Jude was a son of St. Joseph. At first he did not believe in our Lord (John vii. 5), but was convinced by the Resurrection (Acts i. 14). He was married (1 Cor. ix. 5). Hegesippus, a writer of the 2nd century, tells us that two of his grandsons were taken before the Emperor Domitian as being of the royal house of David, and therefore dangerous to the empire.[1] He found them to be poor rough-handed men, and dismissed them with good-humoured contempt when they described the kingdom of Christ as heavenly. Philip of Side, about 425, says {266} that Hegesippus gave the names of these two men as Zocer and James.

The Epistle was known to Clement of Alexandria and Tertullian, and is in the Muratorian Fragment.

The chief objections to the authenticity of this Epistle fall under three heads. It is said that (a) a late date is indicated by the allusion to the teaching of the apostles in ver. 17. But the allusion seems to correspond exactly with a late date in the apostolic age, for vers. 17 and 18 assume that the readers remember what the apostles had said. It is said that (b) the phrase in ver. 3, "the faith which was once for all delivered unto the saints," indicates that a definite body of doctrine was recognized by the Christians of the period, and that the Christians of the apostolic age did not use the word "faith" in this sense. But it is not difficult to suppose that the word would be soon extended from the act of believing to the facts believed. And in such early passages as Gal. i. 23 and Rom. x. 8 we find the word closely approximating to the latter sense. It is said that (c) the heresy which is described is a heresy of the 2nd century, and implies a definite Gnostic system. But the fact that the Epistle does not describe such a definite system is convincingly shown by the inability of certain critics to determine who the heretics are. The Balaamites of Asia Minor, the Carpocratians of Egypt, and some obscure sects of Syria, are all suggested. There is no evidence to show that the errors here described could not have grown up in apostolic times, and the Epistles of St. Paul contain several passages which point to similar perversions of Christianity. The word "sensual" in ver. 19 was an insulting term applied to ordinary Christians by the Gnostics of the 2nd century, but St. Jude's use of it betrays no consciousness of this later application.

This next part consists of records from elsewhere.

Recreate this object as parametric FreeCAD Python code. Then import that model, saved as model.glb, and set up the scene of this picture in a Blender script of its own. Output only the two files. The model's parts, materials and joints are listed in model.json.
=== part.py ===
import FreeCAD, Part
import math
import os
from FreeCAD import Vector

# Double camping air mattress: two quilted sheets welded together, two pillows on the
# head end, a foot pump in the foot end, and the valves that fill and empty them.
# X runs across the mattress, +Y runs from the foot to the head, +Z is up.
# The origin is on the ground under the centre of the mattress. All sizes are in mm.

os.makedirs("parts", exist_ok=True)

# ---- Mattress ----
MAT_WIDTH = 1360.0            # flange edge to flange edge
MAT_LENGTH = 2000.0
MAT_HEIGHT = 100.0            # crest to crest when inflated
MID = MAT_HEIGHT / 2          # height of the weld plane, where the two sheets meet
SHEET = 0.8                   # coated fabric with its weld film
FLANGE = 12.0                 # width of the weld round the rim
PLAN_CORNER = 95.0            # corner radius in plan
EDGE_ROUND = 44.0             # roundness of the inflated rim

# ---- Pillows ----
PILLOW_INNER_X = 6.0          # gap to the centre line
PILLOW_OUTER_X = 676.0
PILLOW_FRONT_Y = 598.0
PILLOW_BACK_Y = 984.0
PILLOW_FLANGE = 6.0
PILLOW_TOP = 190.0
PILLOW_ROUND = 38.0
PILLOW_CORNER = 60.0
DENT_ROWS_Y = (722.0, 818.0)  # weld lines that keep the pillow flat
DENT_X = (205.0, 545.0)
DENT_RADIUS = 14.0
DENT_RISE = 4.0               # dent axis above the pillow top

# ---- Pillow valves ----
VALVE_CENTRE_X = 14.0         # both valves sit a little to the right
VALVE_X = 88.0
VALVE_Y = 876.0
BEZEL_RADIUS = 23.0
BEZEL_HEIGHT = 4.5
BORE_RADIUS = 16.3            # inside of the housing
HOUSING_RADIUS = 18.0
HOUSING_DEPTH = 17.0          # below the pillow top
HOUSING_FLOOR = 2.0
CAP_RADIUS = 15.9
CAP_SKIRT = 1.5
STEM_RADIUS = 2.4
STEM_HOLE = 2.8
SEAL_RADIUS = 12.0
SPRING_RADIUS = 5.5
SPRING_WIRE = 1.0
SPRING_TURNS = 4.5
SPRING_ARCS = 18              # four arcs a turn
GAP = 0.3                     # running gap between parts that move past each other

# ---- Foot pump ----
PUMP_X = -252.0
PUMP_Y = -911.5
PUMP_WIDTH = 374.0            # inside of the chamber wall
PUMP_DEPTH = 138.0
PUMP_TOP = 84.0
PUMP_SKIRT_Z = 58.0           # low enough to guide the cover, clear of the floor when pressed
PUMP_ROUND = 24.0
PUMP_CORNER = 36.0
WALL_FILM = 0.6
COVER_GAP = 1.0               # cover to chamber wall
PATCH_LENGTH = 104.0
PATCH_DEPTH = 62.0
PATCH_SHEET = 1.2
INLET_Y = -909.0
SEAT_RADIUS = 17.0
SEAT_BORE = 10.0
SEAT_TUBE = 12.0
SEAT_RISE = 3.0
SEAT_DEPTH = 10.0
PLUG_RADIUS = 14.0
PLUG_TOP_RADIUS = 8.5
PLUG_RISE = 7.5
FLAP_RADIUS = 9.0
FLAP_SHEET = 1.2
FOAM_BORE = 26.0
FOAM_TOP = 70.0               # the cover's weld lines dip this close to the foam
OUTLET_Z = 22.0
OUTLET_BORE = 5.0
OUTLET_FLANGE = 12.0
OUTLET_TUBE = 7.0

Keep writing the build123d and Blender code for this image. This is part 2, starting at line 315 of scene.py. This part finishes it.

The style of the letter makes it practically certain that it was written by some one who had been a Jew. The Greek is forcible. It shows a considerable knowledge of Greek words, {267} including various poetical and archaic expressions. But the manner is stiff, and the sentences are linked together with difficulty. Several phrases come from the Septuagint, some of them being taken from the Book of Wisdom. It is probable that the author was acquainted with the Hebrew Old Testament, as ver. 12 (from Ezek. xxxiv. 2) and ver. 22 f. (from Zech. iii. 2 f.) suggest this.